La randonnée sur les traces des muletiers prend fin sur un autre temps fort: sans qu’il ne faille croiser de route de contournement ou traverser d’affreux nouveaux quartiers, on arrive directement au cœur de Chiavenna, un centre historique qui vaut vraiment la peine d’être vu. La vieille ville présente une unité architecturale qui n’a pas changé depuis la fin du 16e siècle, après le désastreux incendie qui l’a frappée.

La belle Piazza Pestalozzi confère à la ville son atmosphère. Elle nous vient tout droit du Moyen Age, pourrait-on penser. En réalité, elle n’a vu le jour qu’au 19e siècle, une solution d’aménagement urbain pour faire face aux problèmes de circulation: après la construction des routes par les cols du ­Julier et du Splügen, le trafic s’est à tel point intensifié qu’on a dû démolir un quartier entier au carrefour des routes, à l’intérieur de la localité, afin de faire de la place pour les nombreuses calèches et charrettes qui devaient passer par là.

Quand on s’installe dans un des lumineux cafés de la ville, on est tout de suite plongé dans l’instant présent.
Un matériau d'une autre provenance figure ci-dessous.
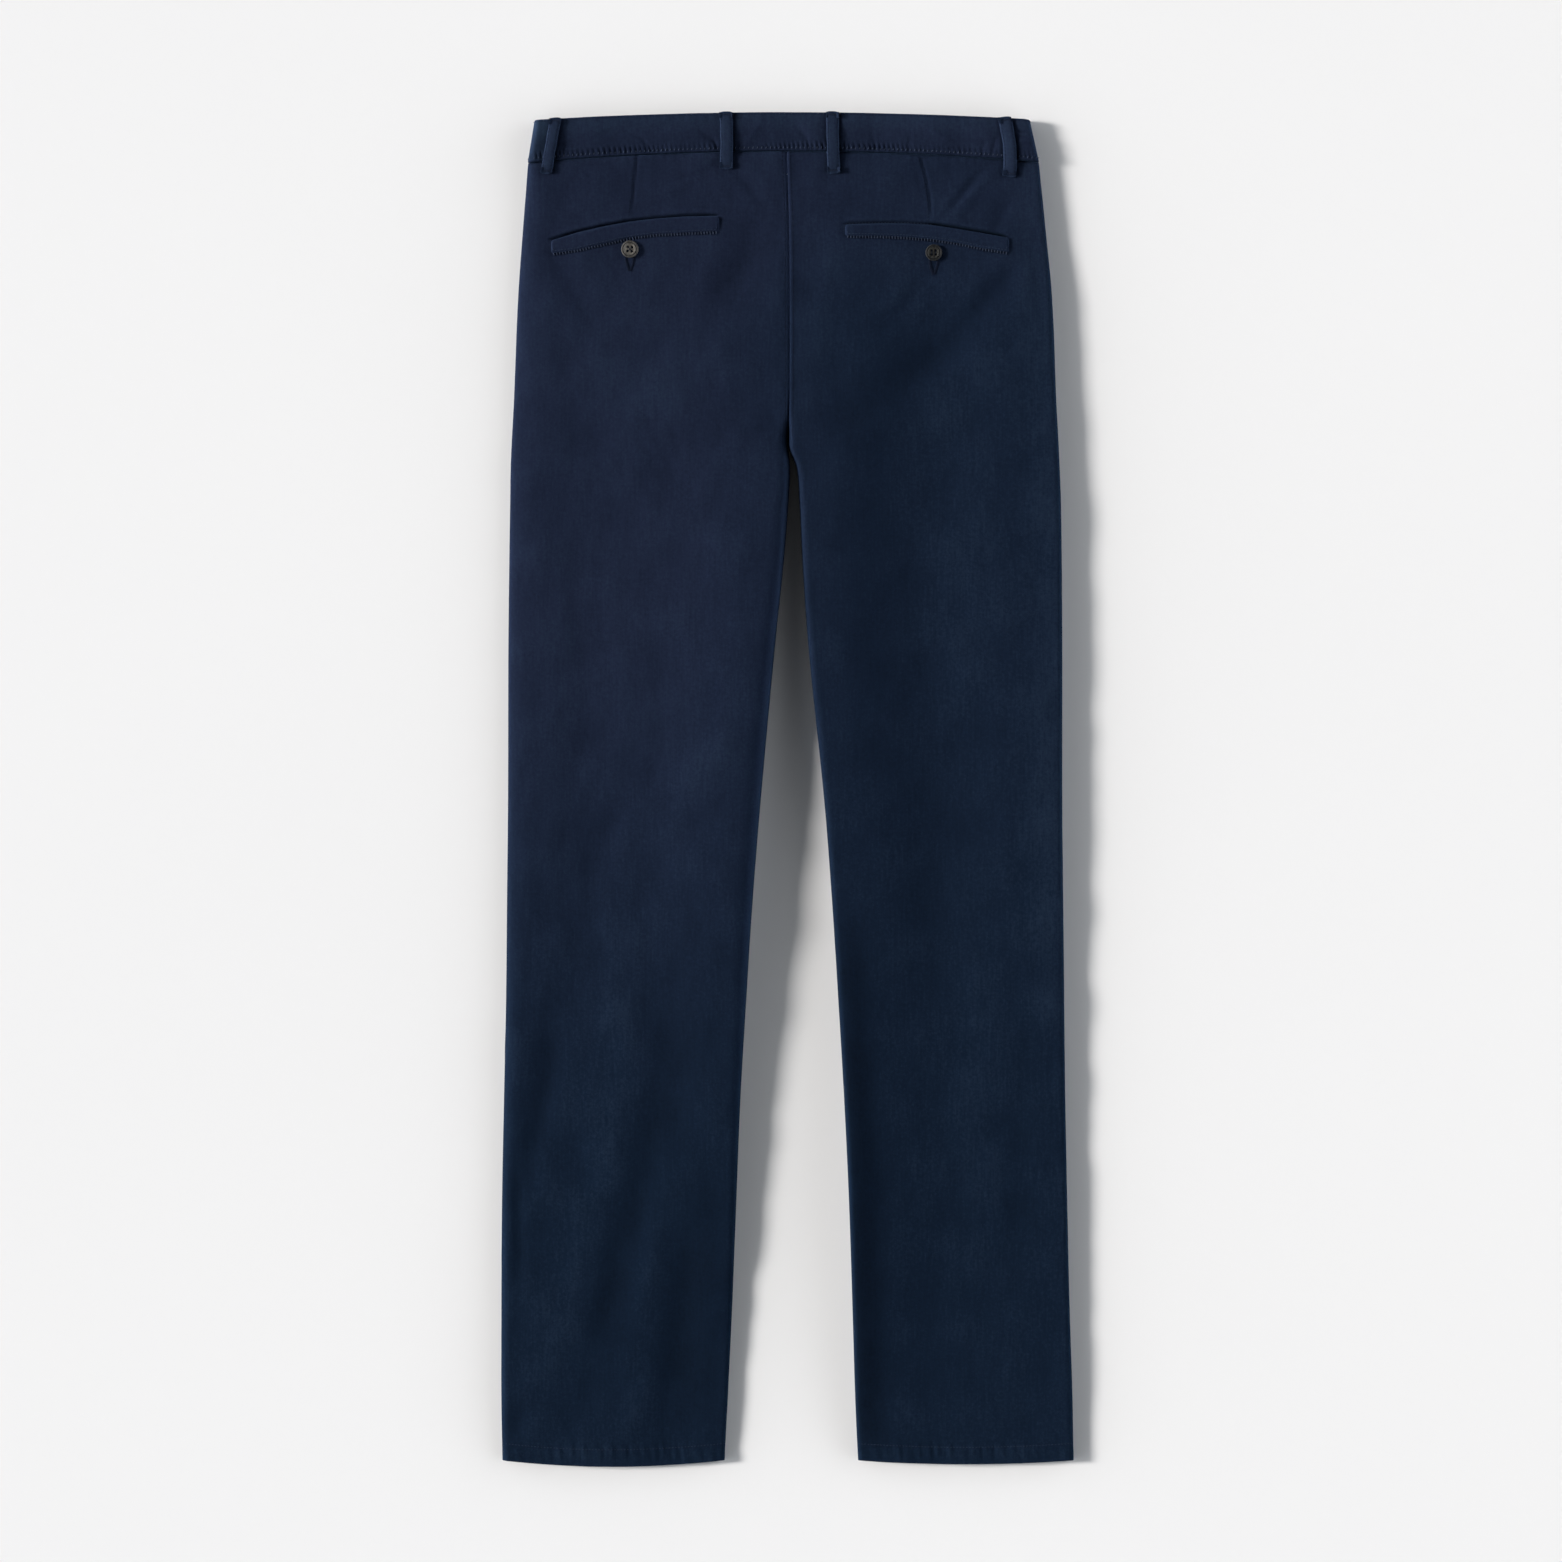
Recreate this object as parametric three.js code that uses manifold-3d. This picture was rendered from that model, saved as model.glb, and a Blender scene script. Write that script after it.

Mais tôt ou tard, nos pensées retournent vers les hauteurs venteuses du col, où nos pieds s’enfonçaient dans les restes de neige, tandis qu’on avait enfilé tous les habits que contenait notre sac. C’était il y a combien de temps? Deux semaines? Non, tout juste deux jours. Incroyable!

Le soir, nous faisons toutefois les frais de la vitalité méditerranéenne de Chiavenna. Personne ne semble vouloir dormir avant minuit. On reste donc éveillé dans son lit, à regarder le plafond et passer en revue dans notre tête le trajet accompli. Le monde s’estompe gentiment. Le randonneur sombre alors dans ce profond sommeil sans rêve qu’un mode de déplacement plus tranquille ne lui aurait certainement pas accordé.